29 May Exemptions and Unknown Values
You have a claim against someone of an unknown amount, perhaps from a car accident. What’s the best way to protect it? The First Circuit Court of Appeals just gave us some guidance.
The case is called Barroso-Herrans v. Lugo-Mender (In re Barroso-Herrans), 2008 U.S.App. LEXIS 9729. The debtor had pending lawsuits which were valued at $4,000 and for which $4,000 exemptions in total were claimed. The suits settled for $100,000. The debtor argued that the full settlements should be protected, since the claimed exemptions were 100% of the estimated values of the suits. Moreover, the 30 day deadline for objecting to exemptions has long passed and the trustee could no longer attack the exemptions.

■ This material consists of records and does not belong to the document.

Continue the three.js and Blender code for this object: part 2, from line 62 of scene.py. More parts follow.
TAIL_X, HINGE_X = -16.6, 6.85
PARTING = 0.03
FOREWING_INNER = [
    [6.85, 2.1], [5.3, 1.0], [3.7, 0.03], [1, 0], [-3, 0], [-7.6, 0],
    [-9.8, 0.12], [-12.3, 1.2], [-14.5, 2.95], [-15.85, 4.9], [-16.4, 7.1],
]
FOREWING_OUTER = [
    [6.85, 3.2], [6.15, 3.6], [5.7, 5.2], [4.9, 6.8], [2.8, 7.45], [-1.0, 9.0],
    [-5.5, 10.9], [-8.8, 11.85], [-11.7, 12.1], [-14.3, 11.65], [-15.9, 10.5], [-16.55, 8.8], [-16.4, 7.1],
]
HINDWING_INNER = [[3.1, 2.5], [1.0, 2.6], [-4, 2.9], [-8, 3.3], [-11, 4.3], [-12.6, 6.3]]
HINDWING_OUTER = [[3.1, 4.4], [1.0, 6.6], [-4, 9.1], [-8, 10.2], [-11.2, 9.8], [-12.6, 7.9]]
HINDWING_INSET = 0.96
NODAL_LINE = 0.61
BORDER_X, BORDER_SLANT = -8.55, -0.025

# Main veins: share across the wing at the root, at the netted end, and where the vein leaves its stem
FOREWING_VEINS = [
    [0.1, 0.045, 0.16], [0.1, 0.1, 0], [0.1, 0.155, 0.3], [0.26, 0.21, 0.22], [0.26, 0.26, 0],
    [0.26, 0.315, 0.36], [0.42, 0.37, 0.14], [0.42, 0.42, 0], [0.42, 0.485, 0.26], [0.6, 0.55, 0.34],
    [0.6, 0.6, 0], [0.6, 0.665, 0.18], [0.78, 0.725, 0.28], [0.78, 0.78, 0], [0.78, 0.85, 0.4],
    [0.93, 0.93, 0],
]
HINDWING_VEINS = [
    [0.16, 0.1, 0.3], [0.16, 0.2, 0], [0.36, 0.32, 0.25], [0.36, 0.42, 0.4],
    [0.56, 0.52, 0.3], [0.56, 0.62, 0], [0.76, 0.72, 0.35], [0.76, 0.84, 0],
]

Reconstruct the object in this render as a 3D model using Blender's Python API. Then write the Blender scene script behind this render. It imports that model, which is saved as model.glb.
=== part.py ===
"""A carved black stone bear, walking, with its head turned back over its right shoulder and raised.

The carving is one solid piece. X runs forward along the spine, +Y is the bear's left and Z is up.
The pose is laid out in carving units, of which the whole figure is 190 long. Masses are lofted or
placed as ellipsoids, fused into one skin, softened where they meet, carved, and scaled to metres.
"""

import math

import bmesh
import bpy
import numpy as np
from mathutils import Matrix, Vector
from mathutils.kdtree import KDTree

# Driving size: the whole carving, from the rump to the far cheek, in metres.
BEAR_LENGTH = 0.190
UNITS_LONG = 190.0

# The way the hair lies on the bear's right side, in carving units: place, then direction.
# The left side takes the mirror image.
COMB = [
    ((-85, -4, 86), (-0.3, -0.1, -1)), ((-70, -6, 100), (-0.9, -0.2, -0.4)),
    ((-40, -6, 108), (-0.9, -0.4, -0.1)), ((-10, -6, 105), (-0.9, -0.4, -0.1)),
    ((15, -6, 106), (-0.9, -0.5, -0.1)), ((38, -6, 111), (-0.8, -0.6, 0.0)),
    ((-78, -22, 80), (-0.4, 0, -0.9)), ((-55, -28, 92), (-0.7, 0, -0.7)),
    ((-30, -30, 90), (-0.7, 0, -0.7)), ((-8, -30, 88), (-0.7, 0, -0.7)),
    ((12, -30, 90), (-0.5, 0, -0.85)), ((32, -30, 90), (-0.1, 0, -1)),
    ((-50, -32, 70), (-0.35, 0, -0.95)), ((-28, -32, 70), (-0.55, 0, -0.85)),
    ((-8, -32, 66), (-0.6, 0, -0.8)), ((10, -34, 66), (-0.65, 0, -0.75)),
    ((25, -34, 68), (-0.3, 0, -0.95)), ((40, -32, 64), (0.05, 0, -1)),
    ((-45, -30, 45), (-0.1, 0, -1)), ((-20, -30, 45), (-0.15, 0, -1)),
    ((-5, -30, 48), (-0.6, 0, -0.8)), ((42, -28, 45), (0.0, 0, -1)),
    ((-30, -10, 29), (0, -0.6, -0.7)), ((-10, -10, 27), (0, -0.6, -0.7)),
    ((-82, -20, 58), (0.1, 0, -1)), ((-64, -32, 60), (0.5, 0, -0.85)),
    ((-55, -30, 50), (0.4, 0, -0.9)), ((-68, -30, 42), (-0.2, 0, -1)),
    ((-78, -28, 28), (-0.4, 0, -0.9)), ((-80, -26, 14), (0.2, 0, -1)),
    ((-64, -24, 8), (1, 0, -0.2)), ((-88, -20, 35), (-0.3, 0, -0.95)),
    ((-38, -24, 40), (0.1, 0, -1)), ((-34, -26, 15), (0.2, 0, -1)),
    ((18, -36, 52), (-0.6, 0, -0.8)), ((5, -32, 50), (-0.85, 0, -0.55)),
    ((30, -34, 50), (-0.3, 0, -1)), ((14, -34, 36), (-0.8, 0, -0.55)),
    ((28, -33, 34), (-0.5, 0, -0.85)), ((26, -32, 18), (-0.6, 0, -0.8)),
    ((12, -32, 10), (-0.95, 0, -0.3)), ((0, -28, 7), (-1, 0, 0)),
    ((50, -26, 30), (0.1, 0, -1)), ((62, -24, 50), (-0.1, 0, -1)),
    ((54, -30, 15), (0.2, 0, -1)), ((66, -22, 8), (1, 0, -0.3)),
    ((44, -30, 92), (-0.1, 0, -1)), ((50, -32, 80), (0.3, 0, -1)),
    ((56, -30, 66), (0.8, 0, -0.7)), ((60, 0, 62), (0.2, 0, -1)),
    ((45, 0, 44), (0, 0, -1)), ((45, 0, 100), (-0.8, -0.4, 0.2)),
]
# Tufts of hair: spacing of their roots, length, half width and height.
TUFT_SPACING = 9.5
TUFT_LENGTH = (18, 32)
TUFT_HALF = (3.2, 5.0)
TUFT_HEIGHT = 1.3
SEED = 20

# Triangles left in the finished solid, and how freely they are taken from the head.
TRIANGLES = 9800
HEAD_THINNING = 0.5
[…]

Nope, said the First Circuit. A reasonable bankruptcy trustee would have read this as claiming a $4,000 exemption in $4,000 worth of the law suits, especially since over $1 million was the suits’ claims. A stronger argument would have been made if the law suits and the exemptions were stated as “unknown” in value (which was allowed by the Supreme Court), or were each stated at $1.00 (which was allowed by the 11th Circuit), or if other “red flags” were used, such as “unknown,” 100%, “to be determined.”
The opinion leaves open the possibility that an exemption claimed in bad faith might justify setting aside the exemption.